ZEW interviews 350 German institutional investors and analysts regarding their 6-month outlook for the German economy and the Eurozone. In September they are expected, on balance, to be more pessimistic about the outlook for the Eurozone, with a balance of -9.1 compared to the -7.2 previously. For Germany even more so with a -12.6 result forecast compared to -10.6 previously.

German business sentiment has been the most savagely hit by global trade tensions, according to forex broker XM.

"German business morale has been the worst hit in Europe from the US-China trade war and most German and regional sentiment barometers remain well below the peaks enjoyed in 2017, casting doubt about a rebound in Eurozone growth," say XM in a preview of events lying in the week ahead.

The Eurozone trade balance in August is out at the same time as the ZEW survey and is forecast to show a surplus of 15.1bn Euros compared to 17.6bn previously.

 

The U.S. Dollar in the Week Ahead

The most important data release for the Dollar in the week ahead is probably retail sales data which is expected to show a 0.6% rise in September - up from the -0.1% in August.

Although some "interest-rate sensitive" portions of the economy appear to have slowed down recently, such as auto-sales which accounts for one-fifth of all retail sales, the majority of sectors have continued to grow.

There may also be increased spending following the aftermath of Hurricane Florence as well.

"The balance of data still suggests that consumer spending will be supportive of above-trend GDP growth in Q3. Consumer confidence and small business optimism remain a shade off of all-time highs. With interest rates rising, consumers still see no time like the present to spend, and we expect retail sales to rise 0.6% in September," says a note from Wells Fargo detailing their expectations for the coming week.

If the data is strong it may help dismiss growth fears linked to the recent sell-off in the US stock market and lead to an appreciation in the Dollar.

Industrial production data for September is out on Tuesday at 14.15 B.S.T. Growth was particularly strong in August the question now is can the trend continue in September?

"On Tuesday attention will shift to the industrial sector, where production was up a solid 0.4% in August. More impressive was the 4.9% year-over-year gain, which marked the strongest pace since 2010," say Wells Fargo. The consensus estimate is for a 0.2% rise month-on-month.

The main releases on Wednesday is housing data. Also out is the minutes from the Federal Reserve (Fed) meeting.

Building Permits are expected to show a 1.28m rise in September from 1.25m previously when released at 13.30; and housing starts are forecast to fall -4.5% after rising 9.2% in the previous month.
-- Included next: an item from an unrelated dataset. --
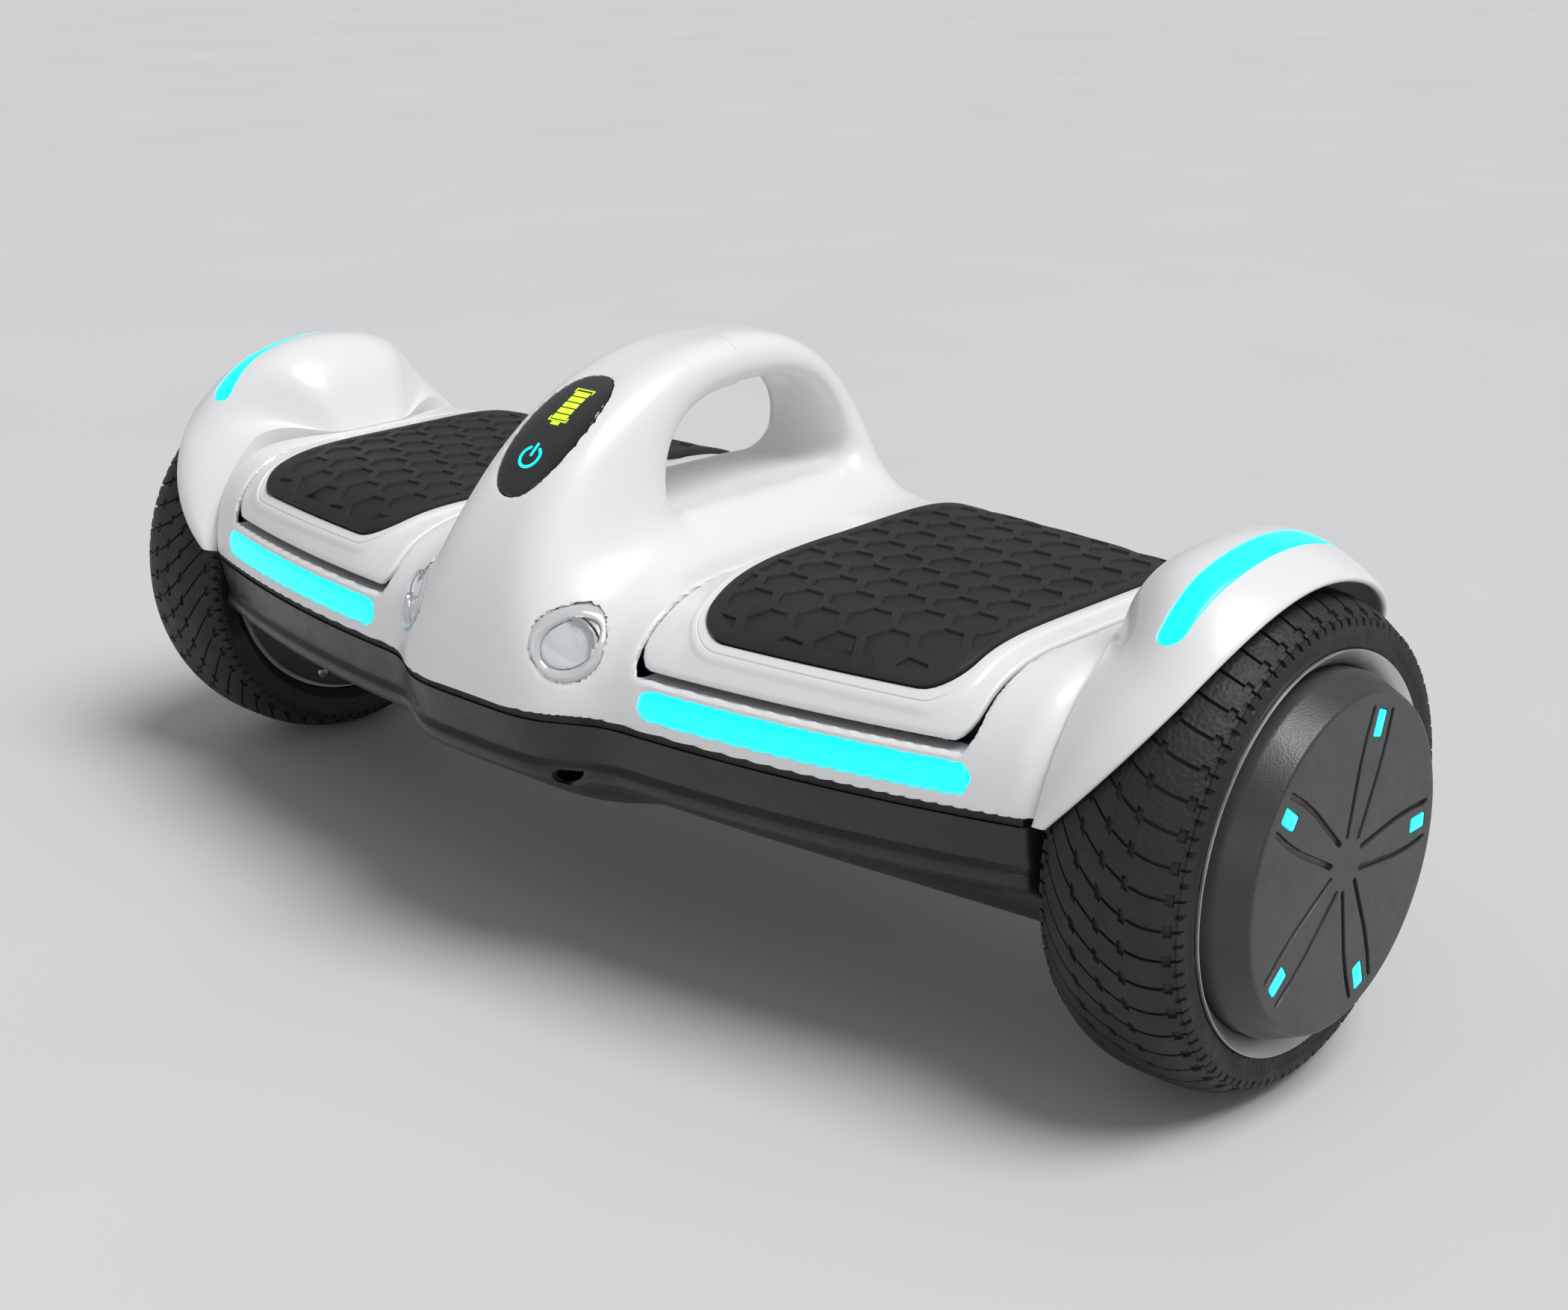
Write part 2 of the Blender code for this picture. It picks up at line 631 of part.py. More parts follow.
def make_ports():
    """Charge socket, its hinged cap, and the power button, in the rear of the centre bulge."""
    x, z = -REAR_PORT_X, REAR_PORT_Z
    socket = rod("charge_socket", (x, 0.0980, z), (x, 0.1128, z), 0.0063)
    combine(socket, rod("socket_mouth", (x, 0.1040, z), (x, 0.1300, z), 0.0048), "DIFFERENCE")
    finish_part(socket, (ALUMINIUM, 0.4, 0.9))
    outer_y, low_z = 0.1158, 0.0850
    cap = box("charge_port_cap", (x - 0.0080, 0.1136, low_z), (x + 0.0080, outer_y, 0.1012), 0.0007)
    place_origin(finish_part(cap, (RUBBER, 0.6)), (x, outer_y, low_z))
    x = REAR_PORT_X
    button = rod("power_button", (x, 0.1060, z), (x, 0.1150, z), 0.0055)
    place_origin(finish_part(button, (DARK, 0.3)), (x, 0.1150, z))


def place_origin(ob, point):
    """Moves an object's origin onto its joint without moving its shape."""
    for v in ob.data.vertices:
        v.co = [v.co[i] - point[i] for i in range(3)]
    ob.location = point
    return ob


def make_headlight_cups():
    for side, word in ((-1, "left"), (1, "right")):
        x, z = side * HEADLIGHT_X, HEADLIGHT_Z
        cup = rod(f"{word}_headlight_reflector", (x, -0.1100, z), (x, -0.0780, z), 0.0104, 24)
        combine(cup, rod("cup_mouth", (x, -0.1200, z), (x, -0.0810, z), 0.0088, 24), "DIFFERENCE")
        combine(cup, inner_body("behind_wall", SHELL_WALL + GAP, SHELL_END_X - 0.01), "INTERSECT")
        finish_part(cup, (ALUMINIUM, 0.15, 1.0))


# Wheels --------------------------------------------------------------------------------------


def tyre_profile():
    """Closed section: crown, shoulders and sidewalls outside, and the seat on the rim inside."""
    crown = []
    for k in range(9):
        offset = -0.025 + 0.050 * k / 8
        crown.append((TYRE_MID_X + offset, TYRE_R - 0.007 * (abs(offset) / 0.025) ** 3.2))
    right = [(TYRE_MID_X + TYRE_HALF_W, 0.0735), (TYRE_MID_X + 0.0255, 0.0685)]
    left = [(TYRE_MID_X - 0.0255, 0.0685), (TYRE_MID_X - TYRE_HALF_W, 0.0735)]
    seat = [(TYRE_MID_X + 0.021, 0.0642), (TYRE_MID_X - 0.021, 0.0642)]
    return crown + right + seat + left


def light_guide(name):
    """A ring behind the hub cover with five windows that reach its outer face."""
    ring = turned(name, [(0.2800, 0.040), (0.2800, 0.053), (0.2820, 0.053), (0.2820, 0.040)])
    for k in range(5):
        combine(ring, hub_window("window", k, -GAP, 0.2810, HUB_FACE_X - 0.0001), "UNION")
    return ring


def hub_window(name, k, grow, near_x, far_x):
    """A small bar along X at one of five places round the hub."""
    angle = 2 * math.pi * k / 5
    out = (math.cos(angle), math.sin(angle))
    across = (-out[1], out[0])
    rings = []
    for x in (near_x, far_x):
        ring = []
        for a, b in ((-1, -1), (1, -1), (1, 1), (-1, 1)):
            radial = 0.0466 + a * (0.0045 + grow)
            wide = b * (0.0027 + grow)
            ring.append((x, out[0] * radial + across[0] * wide, AXLE_Z + out[1] * radial + across[1] * wide))
        rings.append(ring)
    return loft(name, rings)


def stator(name, teeth=12):
    """Wound iron core: teeth round a hub, fixed on the axle."""
    outline = []
    for k in range(teeth):
        for offset, r in ((-0.34, 0.050), (0.34, 0.050), (0.36, 0.040), (0.64, 0.040)):
            angle = 2 * math.pi * (k + offset) / teeth
            outline.append((r * math.cos(angle), AXLE_Z + r * math.sin(angle)))
    core = loft(name, [[(x, y, z) for y, z in outline] for x in (0.238, 0.260)])
    combine(core, rod("core_bore", (0.2, 0, AXLE_Z), (0.3, 0, AXLE_Z), AXLE_R + GAP), "DIFFERENCE")
    return core


HUB_COVER_SECTION = (
    (HUB_FACE_X, 0.0), (HUB_FACE_X, 0.0569), (0.2775, 0.0617), (0.2705, 0.0617),
    (0.2705, 0.0555), (0.2845, 0.0535), (0.2845, 0.0115),
    (0.2760, 0.0115), (0.2760, 0.0145), (0.2825, 0.0145), (0.2825, 0.0),
)
RIM_SECTION = (
    (0.2290, 0.0580), (0.2290, 0.0639), (0.2718, 0.0639), (0.2745, 0.0672),
    (0.2767, 0.0672), (0.2767, 0.0620), (0.2700, 0.0620), (0.2700, 0.0580),
)
MAGNET_SECTION = ((0.2360, 0.0520), (0.2360, 0.0577), (0.2620, 0.0577), (0.2620, 0.0520))
MOTOR_COVER_SECTION = (
    (0.2246, 0.0143), (0.2246, 0.0620), (0.2287, 0.0620), (0.2287, 0.0470),
    (0.2275, 0.0190), (0.2320, 0.0190), (0.2320, 0.0143),
)
INNER_BEARING_SECTION = ((0.2255, 0.0083), (0.2255, 0.0140), (0.2315, 0.0140), (0.2315, 0.0083))
OUTER_BEARING_SECTION = ((0.2765, 0.0063), (0.2765, 0.0112), (0.2820, 0.0112), (0.2820, 0.0063))
AXLE_SECTION = (
    (0.1815, 0.0), (0.1815, AXLE_R), (0.2650, AXLE_R),
    (0.2650, AXLE_TIP_R), (0.2815, AXLE_TIP_R), (0.2815, 0.0),
)


def make_wheel(side, word):
    """Every piece is made on the right, then mirrored for the left."""
    cover = turned(f"{word}_hub_cover", HUB_COVER_SECTION)
    for k in range(5):
        combine(cover, hub_window("hub_slot", k, 0.0, 0.27, 0.30), "DIFFERENCE")
    clamp = box(f"{word}_axle_clamp", (0.1842, -0.0235, AXLE_Z + GAP), (0.2038, 0.0235, 0.0985), 0.0015)
    groove = rod("clamp_groove", (0.1, 0, AXLE_Z), (0.3, 0, AXLE_Z), AXLE_R + GAP)
    combine(clamp, groove, "DIFFERENCE")
    spinning = [
        (turned(f"{word}_tyre", tyre_profile()), (RUBBER, 0.75)),
        (turned(f"{word}_rim", RIM_SECTION), (ALUMINIUM, 0.3, 0.9)),
        (turned(f"{word}_magnet_ring", MAGNET_SECTION), (STEEL, 0.4, 0.9)),
        (turned(f"{word}_motor_cover", MOTOR_COVER_SECTION), (DARK, 0.4, 0.6)),
        (turned(f"{word}_inner_bearing", INNER_BEARING_SECTION, 16), (STEEL, 0.2, 1.0)),
        (turned(f"{word}_outer_bearing", OUTER_BEARING_SECTION, 16), (STEEL, 0.2, 1.0)),
        (light_guide(f"{word}_hub_light"), (CYAN, 0.4, 0.0, 2.0)),
        (cover, (DARK, 0.45, 0.7)),
    ]
    still = [
        (stator(f"{word}_stator"), (STEEL, 0.5, 0.8)),
        (turned(f"{word}_axle", AXLE_SECTION, 16), (STEEL, 0.3, 1.0)),
        (clamp, (ALUMINIUM, 0.4, 0.9)),
    ]
    for piece, look in spinning + still:
        if side < 0:
            mirror_mesh(piece)
        finish_part(piece, look)
    for piece, _ in spinning:
        place_origin(piece, (side * TYRE_MID_X, 0.0, AXLE_Z))


def make_motor_cables():
    """A lead from each axle's end back to the main board."""
    for side, word in ((-1, "left"), (1, "right")):
        stops = [(0.181, 0.0, 0.085), (0.166, 0.0, 0.085), (0.150, 0.004, 0.088),
                 (0.110, 0.020, 0.098), (0.080, 0.024, 0.102), (0.0625, 0.022, 0.1025)]
        curve = bpy.data.curves.new(f"{word}_motor_cable", "CURVE")
        curve.dimensions = "3D"
        curve.bevel_depth = 0.0025
        curve.bevel_resolution = 2
        curve.use_fill_caps = True
        line = curve.splines.new("POLY")
        line.points.add(len(stops) - 1)
        for point, (x, y, z) in zip(line.points, stops):
            point.co = (side * x, y, z, 1.0)
        lead = bpy.data.objects.new(curve.name, curve)
        curve.materials.append(material(curve.name, RUBBER, 0.6))
        parts.objects.link(lead)


clear_scene()
parts = new_collection("self_balancing_hoverboard")
cutters = new_collection("cutters")
make_white_shells()
make_pedals()
make_fenders()
make_lower_shell()
make_gasket()
make_frame()
make_inside()
make_ports()
make_headlight_cups()
for wheel_side, wheel_word in ((-1, "left"), (1, "right")):
    make_wheel(wheel_side, wheel_word)
make_motor_cables()
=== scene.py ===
"""Looks of a one-piece self balancing hoverboard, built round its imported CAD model.

Metres, +Z up, -Y the front. The outer pieces are made again here as fine meshes. The white shell,
display, headlights and light strips are contoured from one formula for the body's surface. The foot
plates, mats and hub covers are relief sheets laid on formulas. The fenders, lower casing and wheels are
skinned from sections.
"""

import json
import math

import bmesh
import bpy
import numpy as np
from mathutils import Matrix, Vector
from mathutils.geometry import delaunay_2d_cdt


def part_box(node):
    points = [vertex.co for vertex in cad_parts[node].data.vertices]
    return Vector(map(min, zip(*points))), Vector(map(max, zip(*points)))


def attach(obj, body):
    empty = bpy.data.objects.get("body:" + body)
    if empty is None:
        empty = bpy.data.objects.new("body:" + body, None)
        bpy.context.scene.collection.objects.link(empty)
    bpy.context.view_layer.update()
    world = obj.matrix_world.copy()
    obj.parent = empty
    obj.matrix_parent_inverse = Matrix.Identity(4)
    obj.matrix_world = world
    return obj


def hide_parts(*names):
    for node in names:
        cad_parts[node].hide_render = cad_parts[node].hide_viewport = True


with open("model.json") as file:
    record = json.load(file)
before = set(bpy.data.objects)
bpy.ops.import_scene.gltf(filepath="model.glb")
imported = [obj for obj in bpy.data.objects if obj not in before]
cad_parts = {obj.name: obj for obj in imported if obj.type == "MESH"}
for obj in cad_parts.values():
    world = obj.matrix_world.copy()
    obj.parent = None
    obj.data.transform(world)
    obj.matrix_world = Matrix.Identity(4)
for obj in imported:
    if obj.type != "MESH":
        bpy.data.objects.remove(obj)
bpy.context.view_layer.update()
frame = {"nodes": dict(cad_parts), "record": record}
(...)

Wells Fargo sees signs the housing market may be slowing down but are overall optimistic about the sector's longer-term trajectory.

"We still expect homebuilding to improve over coming quarters but have taken down the degree of improvement in our forecast. Still, the remainder of the fall could see a rebound in starts. Lumber prices have fallen significantly from recent highs, and inventories of units authorised but not yet started continue to climb," says Wells Fargo.

The other major release is the minutes from the Fed's September meeting which are expected to reiterate the same hawkish message (hawkish meaning in favour of raising rates) as the statement from the actual meeting.

Yet, interestingly, this time around it may not have the same effect on the US Dollar which may be changing its relationship to rising interest rates.

"The U.S. dollar may not necessarily strengthen this time around as the hawkish outlook could lead to further losses on Wall Street and that would drag on the currency," say brokers XM.

Other key releases which could affect the Dollar in the week ahead include the New York Empire State manufacturing index in October (Exp 19, Prev 19); the Philadelphia Fed manufacturing index (Exp 20.5, Prev 22.9); and commentary from Fed's Bostic, Kaplan (Friday) and Bullard (Thursday).